共同親権制度が導入された場合…という話をします。例えば、それが、今の共同親権推進派の多くが期待するようなものでなく、選択的で、共同するには監護親の同意が必要で、共同する内容も名目的なものにとどまっていて、制度上はDV被害者である監護親の心配を極力低減したものだったとしても今の導入には懸念があります。
ハーグ条約を批准した時を思い起こすと、具体的な制度設計が検討もされていない段階で、外交上の要請に応える形で、結論ありきで決まってしまい、当初より、「親側の理論であって子どものためにならないのではないか」、「DV被害者を害するのではないか」という指摘がなされていました。
その心配の声に対し、国は、「あくまで国際的な連れ帰りの問題であって国内案件への影響はない」、「DV被害者への脅威にならないような制度設計をする」などと説明し、「海外から子どもを連れ帰ってくることを、北朝鮮の拉致と同様に言うのは論理の飛躍があるし、北朝鮮の拉致被害者の方にも失礼である」と説明していました。当時、弁護士会でも、ハーグ条約導入は慎重にすべきという会長声明を出すなどしていましたが、国の方でも考えてくれていて、ハーグ条約の批准による制度上の懸念は極力低減したものになりました。
詳しくはこちら
https://www.sangiin.go.jp/japanese/annai/chousa/rippou_chousa/backnumber/2013pdf/20130801023.pdf
しかし、制度上の懸念は極力低減されても、子連れ別居は拉致ではないと明言していても、これに我が意を得たりと勘違いして、家庭裁判所の前で、「子どもの連れ去りは国内拉致。シェルターは北朝鮮と一緒。」と街宣する人たちが現れました。
男性ばかりの集団が、家庭裁判所の前で、強い口調で責め立てる様子は、威圧感があり、その光景を目にした依頼者は、「何なんですか?うちの夫も加わりそう」と心配していましたが、その懸念は本質をついていて、子連れ別居を連れ去りと非難する考えは、DVを正当化したい加害者側と親和していました。
現在の共同親権推進派は、「共同親権」という一見ニュートラルな衣をまとっていますが、上記の流れを汲んでいます。出発点が、「連れ去り非難」にあるから、共同親権推進派が、子連れ別居の案件に刑事告訴を指南したりするのです。穏健的にみえる団体や政治家も根はそこなので、分断を招く過激な主張を行う人たちの行動をたしなめることなく利用してます。

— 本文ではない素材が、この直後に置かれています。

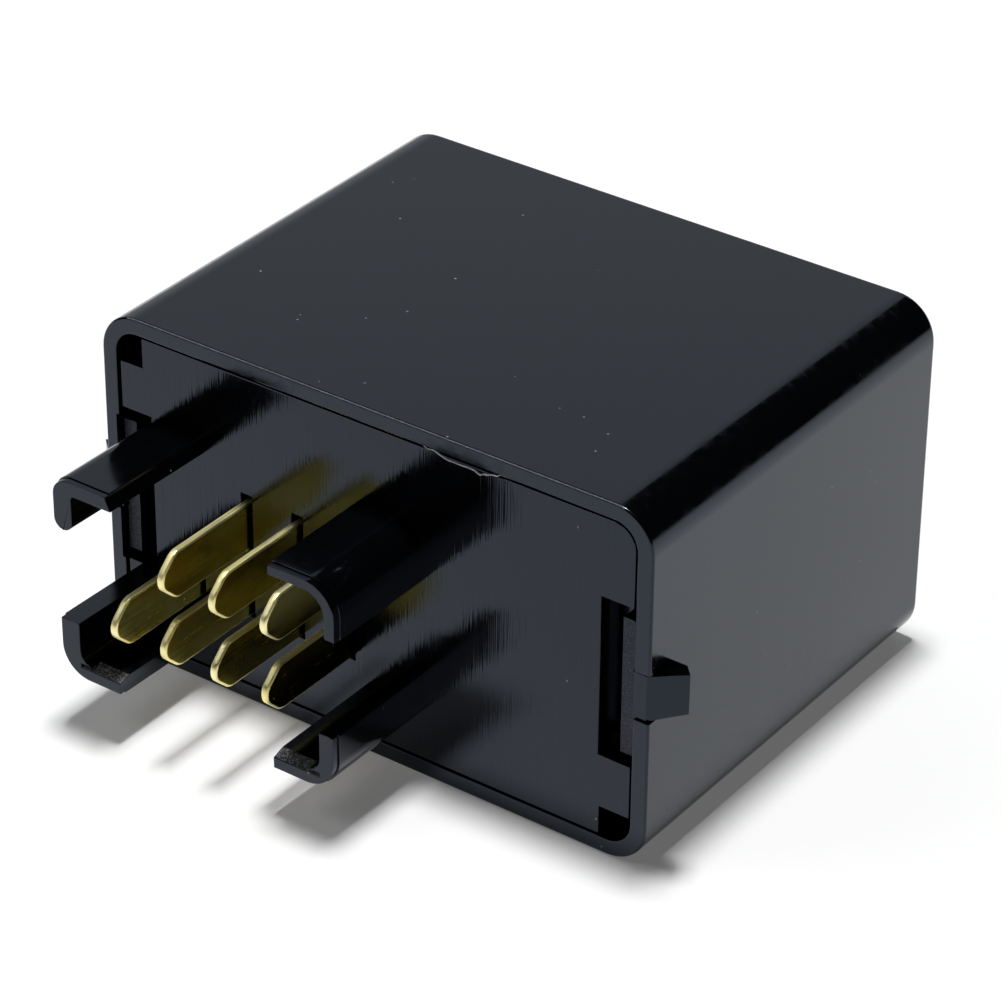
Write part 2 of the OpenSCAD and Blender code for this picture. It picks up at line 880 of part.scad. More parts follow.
// The contact spring from the side, with its arm level: arm, bend, and the leg behind the yoke.
// The leg leans by the armature's angle, so it hangs straight down while the armature is released.
module spring_profile() {
  bend_z = spring_low - spring_bend;
  last = 180 - armature_angle;
  lean = [-sin(armature_angle), -cos(armature_angle)] * spring_leg;
  inner = [
    for (k = [0:spring_steps])
      let (turn = 90 + (last - 90) * k / spring_steps)
      [yoke_outer + spring_bend * cos(turn), bend_z + spring_bend * sin(turn)]
  ];
  outer = [
    for (k = [spring_steps:-1:0])
      let (turn = 90 + (last - 90) * k / spring_steps, r = spring_bend + spring_t)
      [yoke_outer + r * cos(turn), bend_z + r * sin(turn)]
  ];
  polygon(concat(
    [[spring_tip, spring_low]], inner, [inner[spring_steps] + lean],
    [outer[0] + lean], outer, [[spring_tip, spring_high]]
  ));
}

// The contact spring from above, narrowed where it leaves the armature.
module spring_plan() {
  x = spring_w / 2;
  arm_x = spring_arm_w / 2;
  wide_y = armature_reach - 2;
  arm_y = armature_reach + 0.5;
  back_y = yoke_outer - spring_leg;
  front_y = spring_tip + over;
  polygon([
    [-x, back_y], [x, back_y], [x, wide_y], [arm_x, arm_y],
    [arm_x, front_y], [-arm_x, front_y], [-arm_x, arm_y], [-x, wide_y]
  ]);
}

// The leaf spring: an arm on the armature that carries the moving contact, and a leg behind the yoke.
module contact_spring() {
  color([0.8, 0.66, 0.4])
  released()
    difference() {
      intersection() {
        along_x(spring_w)
          spring_profile();
        linear_extrude(height = spring_high + spring_leg)
          spring_plan();
      }
      translate([0, contact_y, spring_low - over])
        cylinder(d = shank_d + 2 * fit, h = spring_t + 2 * over);
    }
}

module moving_contact() {
  color([0.85, 0.85, 0.87])
  released()
    translate([0, contact_y, spring_low])
      union() {
        translate([0, 0, -contact_h])
          cylinder(d = contact_d, h = contact_h);
        cylinder(d = shank_d, h = spring_t + eps);
        translate([0, 0, spring_t])
          cylinder(d = contact_d, h = rivet_h);
      }
}

// A fixed contact's strip: a leg standing in the base, an arm under or over the contact, and a tail.
module contact_strip(leg_y, arm_low) {
  arm_high = arm_low + strip_t;
  color([0.78, 0.6, 0.36])
  difference() {
    union() {
      translate([-strip_w / 2, leg_y, base_top])
        cube([strip_w, strip_t, arm_high - base_top]);
      translate([-strip_w / 2, strip_reach, arm_low])
        cube([strip_w, leg_y + strip_t - strip_reach, strip_t]);
      translate([-tail_strip_w / 2, leg_y, -board_t - lead_out])
        cube([tail_strip_w, strip_t, board_t + lead_out + base_top + eps]);
    }
    translate([0, contact_y, arm_low - over])
      cylinder(d = shank_d + 2 * fit, h = strip_t + 2 * over);
  }
}

// A fixed contact's rivet, drawn from its working face, with the head first.
module contact_rivet() {
  tail_d = contact_d - 0.6;
  tail_h = 0.4;
  color([0.85, 0.85, 0.87])
  union() {
    cylinder(d = contact_d, h = contact_h);
    cylinder(d = shank_d, h = contact_h + strip_t + eps);
    translate([0, 0, contact_h + strip_t])
      cylinder(d = tail_d, h = tail_h);
  }
}

open_face = contact_closed - contact_gap;
closed_face = contact_open + contact_gap;

module open_contact_strip() {
  contact_strip(open_strip_y, open_face - contact_h - strip_t);
}

module open_contact() {
  translate([0, contact_y, open_face])
    mirror([0, 0, 1])
      contact_rivet();
}

module closed_contact_strip() {
  contact_strip(closed_strip_y, closed_face + contact_h);
}

module closed_contact() {
  translate([0, contact_y, closed_face])
    contact_rivet();
}

// A can with a crimped groove near its foot and two leads.
module radial_capacitor(d, h) {
  groove_z = (cap_groove_low + cap_groove_high) / 2;
  r = d / 2;
  color([0.12, 0.14, 0.22])
  union() {
    translate([0, 0, cap_lift])
      rotate_extrude()
        polygon([
          [0, 0], [r - cap_edge, 0], [r, cap_edge], [r, cap_groove_low], [r - cap_groove, groove_z],
          [r, cap_groove_high], [r, h - cap_top_edge], [r - cap_top_edge, h], [0, h]
        ]);
    for (p = cap_places(0, 0, d * cap_pitch)) {
      translate([p[0], p[1], -board_t - lead_out])
        cylinder(d = lead_d, h = board_t + lead_out + cap_lift + eps);
    }
  }
}

module smoothing_capacitor() {
  on_board(cap_x, large_cap_z)
    radial_capacitor(large_cap_d, large_cap_h);
}

module timing_capacitor() {
  on_board(cap_x, small_cap_z)
    radial_capacitor(small_cap_d, small_cap_h);
}

module control_chip() {
  pin_z = chip_lift + chip_h / 2;
  taper = 0.2;
  shoulder_y = chip_w / 2 - chip_row - taper;
  color([0.13, 0.13, 0.14])
  on_board(chip_x, chip_z)
    union() {
      along_chip_body(taper);
      for (i = [0:3], side = [-1, 1]) {
        translate([(i - 1.5) * chip_pitch, side * chip_row, 0])
          union() {
            translate([-chip_leg_w / 2, side > 0 ? shoulder_y : -chip_leg_t / 2, pin_z - chip_leg_t])
              cube([chip_leg_w, chip_leg_t / 2 - shoulder_y, chip_leg_t]);
            translate([-chip_leg_w / 2, -chip_leg_t / 2, chip_lift])
              cube([chip_leg_w, chip_leg_t, pin_z - chip_lift]);
            translate([-chip_pin_w / 2, -chip_leg_t / 2, -board_t - lead_out])
              cube([chip_pin_w, chip_leg_t, board_t + lead_out + chip_lift + eps]);
          }
      }
    }
}

// The chip's body, with sides that slope to its parting line.
module along_chip_body(taper) {
  half = chip_w / 2;
  along_x(chip_len)
    polygon([
      [-half + taper, chip_lift], [half - taper, chip_lift], [half, chip_lift + chip_h / 2],
      [half - taper, chip_lift + chip_h], [-half + taper, chip_lift + chip_h], [-half, chip_lift + chip_h / 2]
    ]);
}

// A lying part with a lead bent down at each end.
module axial_part(length, d, span) {
  r = d / 2;
  axis_z = r + axial_lift;
  union() {
    rotate([90, 0, 0])
      translate([0, axis_z, -length / 2])
        rotate_extrude()
          polygon([
            [0, 0], [r - axial_edge, 0], [r, axial_edge_len],
            [r, length - axial_edge_len], [r - axial_edge, length], [0, length]
          ]);
    translate([0, span / 2, axis_z])
      rotate([90, 0, 0])
        cylinder(d = lead_d, h = span);
    for (side = [-1, 1]) {
      translate([0, side * span / 2, -board_t - lead_out])
        cylinder(d = lead_d, h = board_t + lead_out + axis_z + lead_d / 2);
    }
  }
}

module resistor(i) {
  color([0.78, 0.7, 0.55])
  on_board(resistor_x + i * resistor_pitch, resistor_z)
    axial_part(resistor_len, resistor_d, resistor_span);
}

module diode(i) {
  color([0.55, 0.25, 0.15])
  on_board(diode_x[i], diode_z)
    axial_part(diode_len, diode_d, diode_span);
}

module transistor() {
  color([0.13, 0.13, 0.14])
  on_board(transistor_x, transistor_z)
    union() {
      translate([0, 0, transistor_lift])
        linear_extrude(height = transistor_h)
          intersection() {
            circle(d = transistor_d);
            translate([-transistor_d / 2, -transistor_flat])
              square([transistor_d, transistor_d]);
          }
      for (s = [-1:1]) {
        translate([s * transistor_pitch, 0, -board_t - lead_out])
          cylinder(d = lead_d, h = board_t + lead_out + transistor_lift + eps);
      }
    }
}

// The shunt link: a bowed piece of thick wire that carries the lamps' current.
module shunt_link() {
  bend = shunt_span / 2;
  leg = shunt_h - bend;
  color([0.75, 0.72, 0.66])
  on_board(shunt_x, shunt_z)
    union() {
      for (side = [-1, 1]) {
        translate([side * bend, 0, -board_t - lead_out])
          cylinder(d = shunt_d, h = board_t + lead_out + leg);
      }
      translate([0, 0, leg])
        rotate([90, 0, 0])
          rotate_extrude(angle = 180)
            translate([bend, 0])
              circle(d = shunt_d);
    }
}

case();
base_plate();
for (i = [1:7]) {
  terminal(i - 1);
}
circuit_board();
for (k = [0, 1]) {
  in_relay(k) relay_base();
  in_relay(k) yoke();
  in_relay(k) core();
  in_relay(k) bobbin();
  in_relay(k) coil();
  in_relay(k) coil_pins();
  in_relay(k) armature();
  in_relay(k) contact_spring();
  in_relay(k) moving_contact();
  in_relay(k) open_contact_strip();
  in_relay(k) open_contact();
  in_relay(k) closed_contact_strip();
  in_relay(k) closed_contact();
}
control_chip();
smoothing_capacitor();
timing_capacitor();
for (i = [1:3]) {
  resistor(i - 1);
}
diode(0);  // flasher_diode
diode(1);  // cutoff_diode
transistor();
shunt_link();
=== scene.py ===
"""Looks of a plug-in relay unit with seven blades.

A moulded cover, a base moulding with four guide prongs and two snap fingers, seven punched blades, and,
inside, a circuit board with two small relays and their electronics. Lengths in the classes are in
millimetres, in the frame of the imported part: X across, Y from the blades towards the back, Z up.
"""
import logging
import math
from dataclasses import dataclass
from enum import Enum
from typing import Callable, Iterable, Optional, Sequence, Union

import bmesh
import bpy
from mathutils import Matrix, Vector


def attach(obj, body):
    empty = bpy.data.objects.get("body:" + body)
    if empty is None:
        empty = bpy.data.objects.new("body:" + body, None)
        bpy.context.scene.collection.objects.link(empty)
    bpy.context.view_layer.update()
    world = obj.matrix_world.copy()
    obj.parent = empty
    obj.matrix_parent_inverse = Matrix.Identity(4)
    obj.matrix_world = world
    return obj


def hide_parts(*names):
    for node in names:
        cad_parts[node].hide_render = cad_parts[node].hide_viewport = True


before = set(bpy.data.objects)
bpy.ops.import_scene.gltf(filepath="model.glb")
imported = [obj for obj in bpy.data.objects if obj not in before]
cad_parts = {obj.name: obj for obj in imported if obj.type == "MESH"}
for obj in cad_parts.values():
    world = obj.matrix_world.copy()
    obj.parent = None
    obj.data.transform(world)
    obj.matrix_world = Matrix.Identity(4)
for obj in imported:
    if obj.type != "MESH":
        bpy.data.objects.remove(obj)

log = logging.getLogger("relay")
HOUSING = "housing"

MM = 0.001  # metres in a millimetre; the lengths below are in millimetres
HAIR = 0.001  # the smallest length that counts
NEAR = 0.01  # how far two places that count as one may be apart
SLACK = 0.1  # how far a pick reaches past what it picks
SINK = 0.2  # how deep a small part starts inside the part that it is fused to
ROOT = 0.3  # the same for a large part
PAST = 1.0  # how far a cutter reaches past what it cuts
FAR = 40.0  # beyond the whole part
UNDER = -5.0  # below the whole part
ALONG = 0.9  # the least share of a direction that lies along an axis
ACROSS = 0.1  # the greatest share of one that runs across it
COOL_SHINE = (0.62, 0.76, 1.0)  # the tint of the black plastic's reflections

Point = tuple[float, float, float]
Colour = tuple[float, float, float]
Pair = tuple[float, float]
Socket = bpy.types.NodeSocket
Value = Union[float, Colour, Socket]
Test = Callable[[Vector, Vector], bool]


class Element(Enum):
    """What a selection in edit mode is made of."""

    EDGE = (False, True, False)
    FACE = (False, False, True)


def runs_deep(at: Vector, way: Vector) -> bool:
    """Says whether an edge at a place runs from front to back."""
    return abs(way.y) > ALONG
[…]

私をはじめ、共同親権の導入に反対、もしくは、慎重にという人たちの多くは、単独親権原理主義ではありません。社会にDVの本質が精神的暴力であるという理解がすすみ、イクメンやワンオペ育児という言葉が死語となるほど男女共同参画が進んだ後、離婚後のパートナーの双方から巻き起こる共同親権の推進であれば反対しないのです。
最初に戻しますが、ハーグ条約の批准でDV被害者が懸念したような制度にならなかったにも関わらず、懸念したとおりの活動を誘発したことを見過ごせません。棲み分けがどうなろうと現在の推進派に含まれるDV正当化を目的とする人たちが、共同親権の導入により紛争を激化させることが目に見えています。
親子断絶を本気でなくしたいのなら、DVと虐待についての理解を深めること以外にやることはありません。DV加害者が担う共同親権推進で導入される「共同」は、子どもを連れて避難せざるを得なかったDV被害者にとって恐怖でしかありません。
加えて、現在の日本の法制度に、共同監護、共同養育を妨げるものは何もありません。私は、事実婚で、単独親権ですが、パートナーに親権がなくて困ることは17年間一度もありませんでした。養育費を支払う義務は、現在も定められていますので、共同親権導入の根拠にはなりません。現在の共同親権推進派が描く「共同親権」像は、DV被害者にとって非常に恐怖が大きい・・・。そういうことをお伝えしていきます。
お読み下さって、ありがとうございました。